When different risk factors act together, the effect will be multiplicative and raises the risk of CVD more than the summation of risk factors [13, 14]. For instance, one study reported that incidence of ischemic heart disease rises from 0 to 40% as the number of risk factors conglomerate from zero to five among diabetic patients [47]. Moreover, annual medical expenditure increases with the rise in clustering of risk factors [48]. In our study greatest clustering was observed among 60–69 years of age group and Dalit participant. Therefore, it could be pronounced that preventive strategies should be focused on individuals who have more risk factors and especially elderly population who are aged 60–69 years and are Dalit.

It is important to emphasize health education programs that warn about the behavioral risk factors of CVD. In addition, early detection and treatment of intermediary risk factors (hypertension, diabetes, dyslipidemia and overweight) are required to minimize the future burden of CVD [2]. Health promotion approaches could be delivered through various approaches: health workforce, trained community volunteers of the current health system, school health programs or media campaigns [49,50,51] collaborating with all stakeholders. Such community-based programs have already been implemented in developed and developing countries [50, 52]. Package of Essential Noncommunicable Disease (PEN) interventions could be implemented to prevent cardiovascular diseases as well, so that the community could utilize current health care delivery system [53]. One study from Northern India revealed that the primary health care setting was a feasible setting for CVD risk management even in rural areas [52].

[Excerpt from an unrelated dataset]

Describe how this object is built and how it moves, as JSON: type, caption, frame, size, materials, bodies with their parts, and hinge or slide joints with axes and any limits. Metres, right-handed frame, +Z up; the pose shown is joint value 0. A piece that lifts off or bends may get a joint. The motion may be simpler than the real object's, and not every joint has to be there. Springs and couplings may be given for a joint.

Our study had several limitations. The study was conducted in a selected rural community where a large population of Janajati and women were residing. Our sample size was not large enough to make it a representative sample of all the risk factors. As we have included participants aged 40 to 80 years, we could not report the status of risk factor among the younger population. The current study might have underestimated the cardiovascular risk factors, as it excluded those who had known heart diseases, stroke, or intermittent claudication. The prevalence of risk factors might have been underestimated as about 11.0% of total participants did not involve in biochemical assessment, though socio-demographic characteristics of responders and non-responders were not significantly different. Despite these limitations, our study had several strengths. This is the first study conducted among elderly rural population of Nepal to explore all traditional risk factors of CVD including biochemical assessment. We used trained enumerators to acquire data related to the participants at their own home. We performed the oral glucose tolerance test to confirm diabetes along with the fasting blood sugar. Therefore, findings could be cautiously generalized to other population.

Conclusions

Cardiovascular risk factors and their clustering were common in the rural population of Nepal. Almost all of the participants displayed on risk factor, with the majority of the participants presenting with one or clusters of two-three risk factors. When different risk factors aggregate together, their effect would be multiplicative to develop cardiovascular diseases. Therefore, comprehensive intervention to address multiple risk factors should be immediately planned and implemented to reduce the risk factors and future burden of cardiovascular diseases in a rural population of Nepal.